### THE EXERCISE
Output the material beneath exactly, leaving nothing out.

### SOURCE EXCERPT
**********

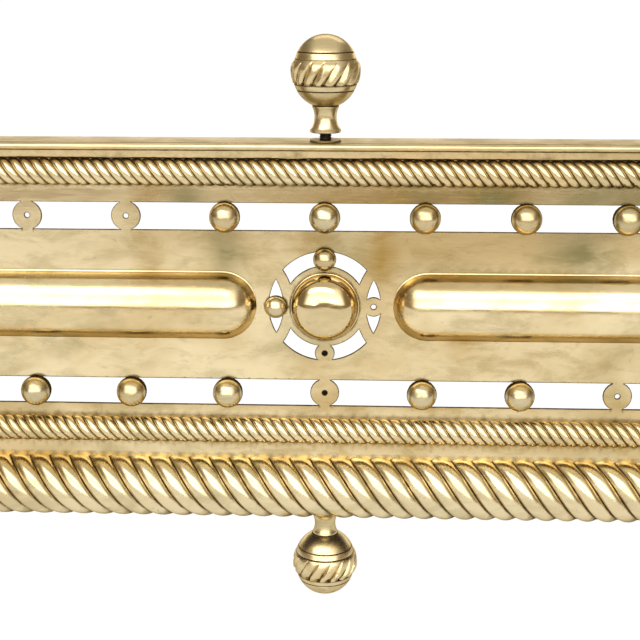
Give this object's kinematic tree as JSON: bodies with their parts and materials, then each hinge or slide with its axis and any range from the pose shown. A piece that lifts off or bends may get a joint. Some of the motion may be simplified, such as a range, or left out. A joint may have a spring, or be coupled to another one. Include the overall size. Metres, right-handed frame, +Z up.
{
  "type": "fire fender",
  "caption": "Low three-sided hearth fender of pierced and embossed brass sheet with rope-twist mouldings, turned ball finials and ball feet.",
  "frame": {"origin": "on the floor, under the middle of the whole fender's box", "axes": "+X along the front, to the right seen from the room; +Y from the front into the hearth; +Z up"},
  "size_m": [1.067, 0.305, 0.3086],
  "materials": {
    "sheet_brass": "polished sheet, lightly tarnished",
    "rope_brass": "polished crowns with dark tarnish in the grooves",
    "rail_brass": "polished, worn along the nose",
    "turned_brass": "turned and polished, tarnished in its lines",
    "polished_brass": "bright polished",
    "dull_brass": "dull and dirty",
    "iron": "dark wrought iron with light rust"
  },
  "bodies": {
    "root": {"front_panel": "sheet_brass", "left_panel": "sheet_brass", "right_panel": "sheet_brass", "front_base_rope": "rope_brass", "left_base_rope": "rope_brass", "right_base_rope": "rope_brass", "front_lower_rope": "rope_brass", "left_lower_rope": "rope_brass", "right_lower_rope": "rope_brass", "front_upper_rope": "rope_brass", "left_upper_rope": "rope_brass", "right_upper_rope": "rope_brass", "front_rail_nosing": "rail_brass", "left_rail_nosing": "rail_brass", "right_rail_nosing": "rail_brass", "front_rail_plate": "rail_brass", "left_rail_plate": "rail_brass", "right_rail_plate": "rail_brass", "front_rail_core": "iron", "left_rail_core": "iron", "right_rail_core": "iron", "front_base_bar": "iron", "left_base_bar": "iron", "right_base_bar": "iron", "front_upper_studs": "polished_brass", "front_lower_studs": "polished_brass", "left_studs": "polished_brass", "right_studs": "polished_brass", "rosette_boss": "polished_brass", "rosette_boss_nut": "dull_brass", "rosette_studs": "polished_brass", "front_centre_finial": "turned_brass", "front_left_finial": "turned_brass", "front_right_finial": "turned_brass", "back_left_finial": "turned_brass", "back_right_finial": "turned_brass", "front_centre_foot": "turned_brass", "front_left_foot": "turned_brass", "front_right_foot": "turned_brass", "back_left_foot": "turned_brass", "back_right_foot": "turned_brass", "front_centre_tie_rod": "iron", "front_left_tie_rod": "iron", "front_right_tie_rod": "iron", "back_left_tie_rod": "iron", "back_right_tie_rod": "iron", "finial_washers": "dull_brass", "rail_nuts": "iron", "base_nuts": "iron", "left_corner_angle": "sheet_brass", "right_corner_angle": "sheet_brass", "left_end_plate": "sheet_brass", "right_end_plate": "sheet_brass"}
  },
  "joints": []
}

**********

### PROBLEM SOLUTION
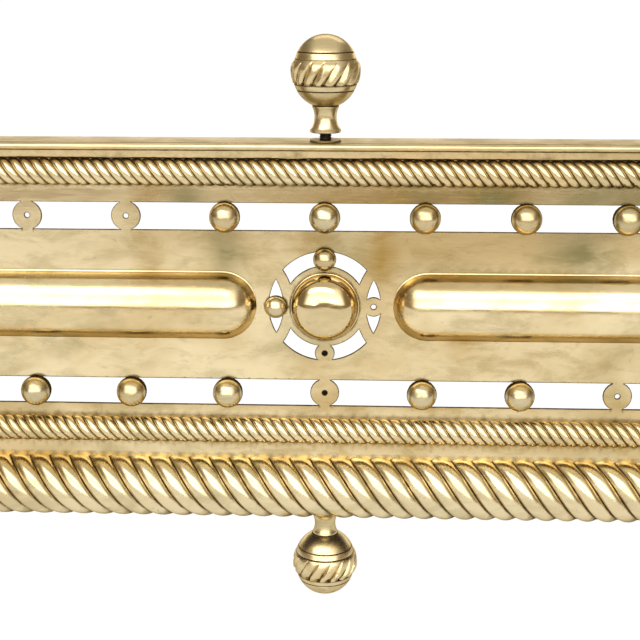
Give this object's kinematic tree as JSON: bodies with their parts and materials, then each hinge or slide with its axis and any range from the pose shown. A piece that lifts off or bends may get a joint. Some of the motion may be simplified, such as a range, or left out. A joint may have a spring, or be coupled to another one. Include the overall size. Metres, right-handed frame, +Z up.
{
  "type": "fire fender",
  "caption": "Low three-sided hearth fender of pierced and embossed brass sheet with rope-twist mouldings, turned ball finials and ball feet.",
  "frame": {"origin": "on the floor, under the middle of the whole fender's box", "axes": "+X along the front, to the right seen from the room; +Y from the front into the hearth; +Z up"},
  "size_m": [1.067, 0.305, 0.3086],
  "materials": {
    "sheet_brass": "polished sheet, lightly tarnished",
    "rope_brass": "polished crowns with dark tarnish in the grooves",
    "rail_brass": "polished, worn along the nose",
    "turned_brass": "turned and polished, tarnished in its lines",
    "polished_brass": "bright polished",
    "dull_brass": "dull and dirty",
    "iron": "dark wrought iron with light rust"
  },
  "bodies": {
    "root": {"front_panel": "sheet_brass", "left_panel": "sheet_brass", "right_panel": "sheet_brass", "front_base_rope": "rope_brass", "left_base_rope": "rope_brass", "right_base_rope": "rope_brass", "front_lower_rope": "rope_brass", "left_lower_rope": "rope_brass", "right_lower_rope": "rope_brass", "front_upper_rope": "rope_brass", "left_upper_rope": "rope_brass", "right_upper_rope": "rope_brass", "front_rail_nosing": "rail_brass", "left_rail_nosing": "rail_brass", "right_rail_nosing": "rail_brass", "front_rail_plate": "rail_brass", "left_rail_plate": "rail_brass", "right_rail_plate": "rail_brass", "front_rail_core": "iron", "left_rail_core": "iron", "right_rail_core": "iron", "front_base_bar": "iron", "left_base_bar": "iron", "right_base_bar": "iron", "front_upper_studs": "polished_brass", "front_lower_studs": "polished_brass", "left_studs": "polished_brass", "right_studs": "polished_brass", "rosette_boss": "polished_brass", "rosette_boss_nut": "dull_brass", "rosette_studs": "polished_brass", "front_centre_finial": "turned_brass", "front_left_finial": "turned_brass", "front_right_finial": "turned_brass", "back_left_finial": "turned_brass", "back_right_finial": "turned_brass", "front_centre_foot": "turned_brass", "front_left_foot": "turned_brass", "front_right_foot": "turned_brass", "back_left_foot": "turned_brass", "back_right_foot": "turned_brass", "front_centre_tie_rod": "iron", "front_left_tie_rod": "iron", "front_right_tie_rod": "iron", "back_left_tie_rod": "iron", "back_right_tie_rod": "iron", "finial_washers": "dull_brass", "rail_nuts": "iron", "base_nuts": "iron", "left_corner_angle": "sheet_brass", "right_corner_angle": "sheet_brass", "left_end_plate": "sheet_brass", "right_end_plate": "sheet_brass"}
  },
  "joints": []
}